Cross-Posted from Loaded Orygun:…

One of several sources reporting Kitzhaber will join the race is Oregon’s top political reporter Jeff Mapes in this blog post: Kitzhaber nears gubernatorial announcement.


Former Oregon Gov. John Kitzhaber appears poised to jump into the governor’s race.

The former two-term Democratic governor made several calls to top elected officials in Oregon on Monday and word swept through the state’s political community Tuesday that Kitzhaber planned to file paperwork launching his campaign within the next few hours.

The following post will briefly describe Kitzhaber’s record and analyze the impact his entry will have on the race.

Who is John Kitzhaber?

John Albert Kitzhaber is a 62-year old former emergency physician originally from Colfax, WA, although he grew up in Eugene and practiced in Roseburg (southern OR for those that don’t know).
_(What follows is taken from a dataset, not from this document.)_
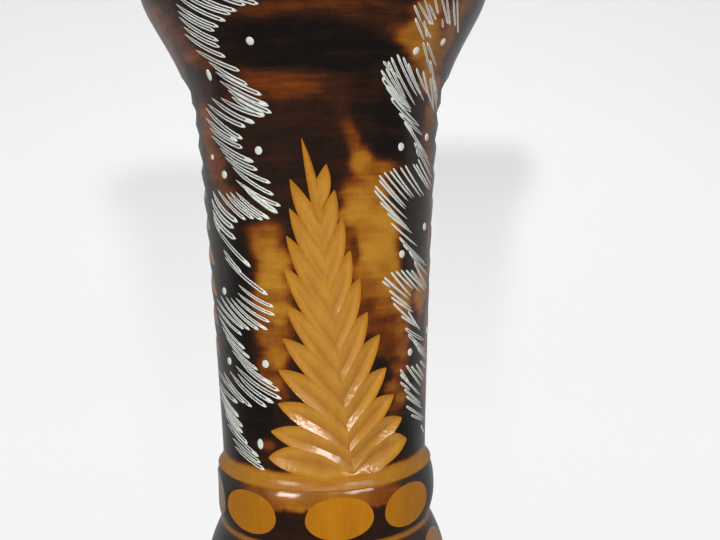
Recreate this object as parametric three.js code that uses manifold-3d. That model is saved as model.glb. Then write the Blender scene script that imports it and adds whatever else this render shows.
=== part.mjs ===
// Carved wooden vase: four turned pieces that stack on a hollow tenon, with leaf trees
// cut by a V gouge round the body and oval facets cut on the two beads.
// Millimetres, +Z up, origin at the middle of the underside, front of the vase towards -Y.
import * as THREE from "three";
import { mergeVertices } from "three/addons/utils/BufferGeometryUtils.js";
import Module from "manifold-3d";

const wasm = await Module();
wasm.setup();

// Heights
const totalHeight = 250;
const plateHeight = 10;
const footHeight = 65.6;
const ringHeight = 16.4;
const throatHeight = 100;
const rollHeight = 21;

// Bore, tenon and the clearance of a glued joint
const boreRadius = 21;
const tenonWall = 4;
const tenonLength = 34;
const glueGap = 0.3;
const spigotHeight = 8;
const tenonChamfer = 1;

// Body outline. A run is how far the side holds its direction before it bends: the throat's
// two runs are shares of the stretches below and above it.
const waistWall = 9.5;
const throatRise = 4.8;
const throatSlope = 0.107;
const waistRun = 6;
const neckRun = 0.25;
const flareRun = 0.5;
const headRun = 8;
const headRadius = 49.4;
const mouthRadius = 34.5;
const lipWidth = 5;
const lipDrop = 5;
const hollowBulge = 2;
const hollowDepth = 72;

// Flange at the foot of the body: a cove that runs out to the bead ring
const flangeHeight = 4;
const flangeRise = 1.6;
const seamNotch = 0.2;

// Bead ring
const ringWall = 7.7;
const beadTopDrop = 0.9;
const beadFootDrop = 1.6;

// Foot
const footBeadHeight = 20.6;
const footBeadRise = 4.8;
const footBeadShoulder = 2.8;
const footShoulderDrop = 6;
const footBeadSwell = 1;
const footSwellRise = 9;
const footGroove = 0.7;
const skirtRun = 0.42;
const hemRadius = 47.8;
const hemHeight = 2.5;

// Base plate
const plateLip = 1.7;
const plateRound = 2.2;

// Oval facets, scooped from each bead with one sweep of a wide gouge
const ovalCount = 8;
const ovalAzimuth = 9;
const ovalWander = 5.5;
const ovalWanderStep = 4.4;
const ovalDepth = 1.3;
const footOvalDepth = 1.25;
const footOvalPlace = 0.45;
const ovalSweep = 25;

// Leaf trees
const treePairs = 10;
const treeSpine = 74.4;
const treeCrowding = 1.4;
const treeLean = 6.3;
const treeFootOffset = 9.2;
const leafReach = 24.7;
const shortLeafReach = 19.4;
const topLeafReach = 17.5;
const crownLean = 10;
const crownShift = 0.8;
const crownBreadth = 0.55;
const leafFootAngle = 73;
const leafTopAngle = 19.5;
const leafAngleFade = 2.26;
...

In 1979 he ran and was elected to the Oregon House, serving one term before becoming an Oregon State Senator in 1981 and Senate President from 1985 to 1993.  In 1994, Kitzhaber was one of few Democrats nationwide who avoided the GOP tide as he narrowly won a first term as governor but was easily reelected four years later in 1998.  Upon leaving office in 2002, Kitzhaber worked on health care, founding the  Archimedes Movement in 2006 to help organize his health care reform efforts.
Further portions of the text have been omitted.